I'm stuck with the second exercise of chapter 9 from Jech and Hrbacek Introduction to set theory. It states:
If $J_i\,(i\in I)$ are mutually disjoint sets and $J=\bigcup_{i\in I}J_i$, and if $\kappa_j\,(j\in J)$ are cardinals, then $$\prod_{i\in I}\left(\prod_{j\in J_i}\kappa_j\right)=\prod_{j\in J}\kappa_j$$
Any help will be very appretiated.
Advanced greetings.
OK, I'll give it a go. It’s fun because there are lots of indices .
Define $G$ on $\Pi_{j\in J}^\ \kappa_j$ by $G:f\mapsto H_f$ where $H_f$ is a function on $I$ defined by $H_f:i\mapsto f|_{J_i}$. Now $f|_{J_i}$ is on $J_i$ and for $m\in\ J_i, f|_{J_i}(m)=f(m)\in\kappa_m$ as $f\in\Pi_{j\in J}^\ \kappa_j$. Hence $f|_{J_i}\in\Pi_{j\in J_i}^\ \kappa_j$. And $H_f$ is on $I$ and $H_f(i)\in\Pi_{j\in J_i}^\ \kappa_j$ so $H_f\in\Pi_{i\in I}^\ (\Pi_{j\in J_i}^\ \kappa_j)$ and $G:\Pi_{j\in J}^\ \kappa_j\rightarrow\Pi_{i\in I}^\ (\Pi_{j\in J_i}^\ \kappa_j)$.
Now we just need to show $G$ is 1-1 and ran $G=\Pi_{i\in I}^\ (\Pi_{j\in J_i}^\ \kappa_j)$. Suppose $f_1,\ f_2\in\mathrm{\Pi}_{j\in J}^\ \kappa_j$ and $G(f_1)=G(f_2)$. Then $H_{f_1}=H_{f_2}$. So $f_1|_{J_i}=f_2|_{J_i}$ for all $i\in I$. Now suppose $j\in J$. Then $j\in J_i$ for some $i\in I$. Hence $f_1|_{J_i}(j)=f_2|_{J_i}(j)$. And $f_1|_{J_i}(j)=f_1(j)$ and $f_2|_{J_i}(j)=f_2(j)$ and so $f_1(j)=f_2(j)$. Hence $f_1=f_2$ and $G$ is 1-1.

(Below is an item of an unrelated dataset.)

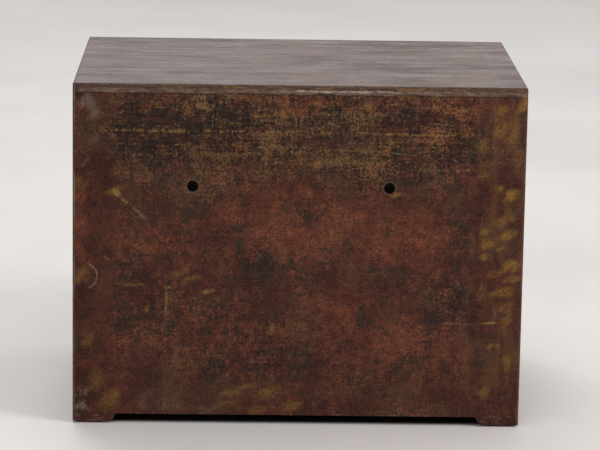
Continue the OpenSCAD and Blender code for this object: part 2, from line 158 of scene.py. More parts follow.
class Shade:
    """One material's node tree, with a short call for each kind of node that the looks are built from."""

    def __init__(self, name):
        self.material = bpy.data.materials.new(name)
        self.material.use_nodes = True
        self.tree = self.material.node_tree
        self.tree.nodes.clear()
        coordinates = self.node("ShaderNodeTexCoord")
        self.place = coordinates.outputs["Object"]
        self.x, self.y, self.z = self.split(self.place)
        self.facing = [self.math("ABSOLUTE", part) for part in self.split(coordinates.outputs["Normal"])]
        self.normal = self.split(coordinates.outputs["Normal"])

    def node(self, kind, inputs=None, **settings):
        made = self.tree.nodes.new(kind)
        for name, value in settings.items():
            setattr(made, name, value)
        for name, value in (inputs or {}).items():
            self.feed(made.inputs[name], value)
        return made

    def feed(self, socket, value):
        if isinstance(value, bpy.types.NodeSocket):
            self.tree.links.new(value, socket)
        else:
            socket.default_value = value

    def math(self, operation, *values, clamp=False):
        made = self.node("ShaderNodeMath", operation=operation, use_clamp=clamp)
        for socket, value in zip(made.inputs, values):
            self.feed(socket, value)
        return made.outputs[0]

    def fold(self, operation, values):
        total = values[0]
        for value in values[1:]:
            total = self.math(operation, total, value)
        return total

    def add(self, *values):
        return self.fold("ADD", values)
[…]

Now suppose $H\in\Pi_{i\in I}^\ (\Pi_{j\in J_i}^\ \kappa_j)$. Suppose $j\in J$. Then $j\in J_i$ for some $i$. Define the function $f$ on $J$ by $f:j\mapsto(H(i))(j)$ where $i$ is chosen so that $j\in J_i$. Then $G(f)=H$. Hence $\Pi_{i\in I}^\ (\Pi_{j\in J_i}^\ \kappa_j)\subseteq$ ran $G$. And we know $G:\Pi_{j\in J}^\ \kappa_j\rightarrow\Pi_{i\in I}^\ (\Pi_{j\in J_i}^\ \kappa_j)$ so ran $G\subseteq\mathrm{\Pi}_{i\in I}^\ (\mathrm{\Pi}_{j\in J_i}^\ \kappa_j)$ and so ran $G=\Pi_{i\in I}^\ (\Pi_{j\in J_i}^\ \kappa_j)$. Hence $\mathrm{\Pi}_{j\in J}^\ \kappa_j\approx\mathrm{\Pi}_{i\in I}^\ (\mathrm{\Pi}_{j\in J_i}^\ \kappa_j)$.
To show these sets are equal, you need to show if $\#A_i=\#B_i$ then $\#(\mathrm{\Pi}_{i\in I}A_i)=\#(\mathrm{\Pi}_{i\in I}B_i)$, which you should have already done.